Sunday 17 February 2019

Miltonic References

This blog celebrates substantial popular fiction with deep literary roots. Poul Anderson's character, Svoboda, refers to both Alice and Dante. This led to a combox comparison of Dante with Milton, then to a combox discussion of Milton's "Better to reign in Hell..." as quoted both in Star Trek and in Neil Gaiman's The Sandman.

Earlier, I had compared Milton's Precosmic Chaos to Anderson's and Heinlein's accounts of Hell. (For Heinlein's account, see Heinlein's Hell.)

Milton and/or Dante are referenced in novels by CS Lewis, James Blish, Larry Niven & Jerry Pournelle and Sir Philip Pullman and no doubt others.

6 comments:

Sean M. Brooks said...

Kaor, Paul!

I'm pretty sure you have read C.S. Lewis' THE SCREWTAPE LETTERS and THE GREAT DIVORCE, which were Lewis' takes on the afterlife. And have you read Larry Niven and Jerry Pournelle's INFERNO and ESCAPE FROM HELL? Those works were based on John Ciardi's translation of the DIVINE COMEDY, with some input, I think, from Lewis.

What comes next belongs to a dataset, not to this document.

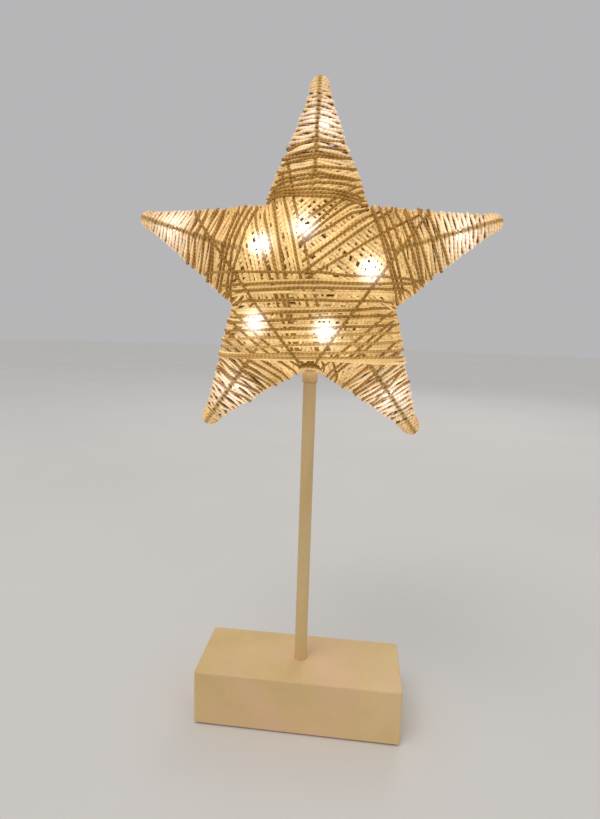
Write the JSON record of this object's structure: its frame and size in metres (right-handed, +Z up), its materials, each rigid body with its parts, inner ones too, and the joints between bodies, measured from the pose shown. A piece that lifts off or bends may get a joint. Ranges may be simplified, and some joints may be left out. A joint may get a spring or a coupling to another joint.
{
  "type": "star table lamp",
  "caption": "Battery table lamp: a five-pointed wire star wound with paper cord and lit from inside, on a thin round pole standing on a rectangular block.",
  "frame": {"origin": "centre of the footprint, on the table surface under the feet", "axes": "+X along the block to the right seen from the front, +Y to the back, +Z up; the star faces -Y"},
  "size_m": [0.2102, 0.0578, 0.3912],
  "materials": {
    "painted_block": "matte cream paint over fibreboard",
    "painted_pole": "satin cream powder coat",
    "cord_top": "twisted paper cord",
    "cord_left": "twisted paper cord",
    "cord_right": "twisted paper cord",
    "cord_lower_left": "twisted paper cord",
    "cord_lower_right": "twisted paper cord",
    "cord_body": "twisted paper cord",
    "frame_wire": "cream lacquered steel wire",
    "stem_metal": "drawn tube",
    "collar_plastic": "frosted translucent",
    "tray_plastic": "moulded, fine texture",
    "door_plastic": "moulded, fine texture",
    "foot_rubber": "matte",
    "zinc_screw": "zinc plated",
    "cell_wrap": "printed film sleeve",
    "contact_metal": "nickel plated",
    "spring_metal": "nickel plated",
    "board_laminate": "green solder mask",
    "chip_plastic": "moulded epoxy",
    "resistor_body": "lacquer",
    "switch_can": "tin plated",
    "switch_knob": "moulded",
    "lead_pvc": "pvc insulation",
    "lead_clear": "translucent insulation",
    "string_copper": "enamelled copper",
    "led_resin": "clear resin drop, lit",
    "nipple_brass": "turned",
    "nut_zinc": "zinc plated",
    "washer_zinc": "zinc plated"
  },
  "bodies": {
    "lamp": {"base_block": "painted_block", "feet": "foot_rubber", "battery_tray": "tray_plastic", "tray_screws": "zinc_screw", "aa_cells": "cell_wrap", "contact_plates": "contact_metal", "contact_springs": "spring_metal", "circuit_board": "board_laminate", "board_screws": "zinc_screw", "timer_chip": "chip_plastic", "resistor": "resistor_body", "switch_housing": "switch_can", "battery_leads": "lead_pvc", "pole": "painted_pole", "pole_nipple": "nipple_brass", "pole_washer": "washer_zinc", "pole_nut": "nut_zinc", "pole_collar": "collar_plastic", "frame_stem": "stem_metal", "frame_outline": "frame_wire", "front_ridges": "frame_wire", "back_ridges": "frame_wire", "led_string": "string_copper", "led_bulbs": "led_resin", "lead_wire": "lead_clear", "twine_arm_top": "cord_top", "twine_arm_left": "cord_left", "twine_arm_right": "cord_right", "twine_arm_lower_left": "cord_lower_left", "twine_arm_lower_right": "cord_lower_right", "twine_body": "cord_body"},
    "door": {"battery_door": "door_plastic"},
    "slider": {"switch_slider": "switch_knob"}
  },
  "joints": [
    {"name": "switch_slide", "type": "slide", "parent": "lamp", "child": "slider", "axis": [1, 0, 0], "range_m": [0, 0.004]},
    {"name": "door_hinge", "type": "hinge", "parent": "lamp", "child": "door", "pos_m": [-0.047, 0, 0.0021], "axis": [0, 1, 0], "range_deg": [0, 85]}
  ]
}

And Poul Anderson gave us some ideas of what Hell might be like, from an SF point of view, in OPERATION CHAOS. Ingenious, I thought, using a dead universe, at the end of entropy, a heat death, for locating Hell in.

Sean

paulshackley2017@gmail.com said...

Sean,

I dislike SCREWTAPE because I think that it treats the idea of damnation frivolously.
I think that THE GREAT DIVORCE is a masterpiece of imagination and insight.
I read Niven's & Pournelle's INFERNO but did not get far with the sequel.
Paul.

Sean M. Brooks said...

Kaor, Paul!

The next time I read THE SCREWTAPE LETTERS, I hope to remember that, that you thought Lewis treated damnation frivolously. I never got that impression the three or four times I read SCREWTAPE. But that's probably because I am not as observant as you are.

I agree with what you said about THE GREAT DIVORCE. What interested me in that book was how Lewis treated Hell and Purgatory as being merely different aspects or modes of each other. And that it's the DECISION ultimately made by the spirits there which turns the afterlife into Hell or Purgatory. The latter, of course, being only temporary.

I loved Niven/Pournelle's INFERNO, one of their BEST collaborations. But you seemed to have thought ESCAPE FROM HELL to be unsatisfactory. While I might quibble at some of the theology of Niven/Pournelle, I still enjoyed the second book.

Sean

paulshackley2017@gmail.com said...

Sean,

In THE GREAT DIVORCE, the nature of the hereafter is so unexpected that many people do not realize what is going on. Remember I traced some parallels between the heavenly mountains in DIVORCE and the Christian hereafter as shown in one of SM Stirling's Emberverse books.

DIVORCE incorporates Spiritualism. The Ghosts are free to return to Earth and bother "those women ye call mediums." In fact, they are free to wander anywhere: stay in the gray town, take the bus to the foothills of heaven, haunt libraries to see if their books are still being read etc.

Paul.

paulshackley2017@gmail.com said...

Sean,
Search the blog for THE GREAT DIVORCE. I compare it to Emberverse in "Visions Of Heaven."
Paul.

Sean M. Brooks said...

Kaor, Paul!

I was esp. interested by how you compared THE GREAT DIVORCE to spiritualism. I had never thought of that in my previous readings of the book. I remembered the gray town and the bus, but not that the spirits of the dead could be still so active in our Earth, including writers jealously checking to see if their books were still read!

And I will be looking up your blog pieced comparing DIVORCE to Stirling's treatment of the afterlife.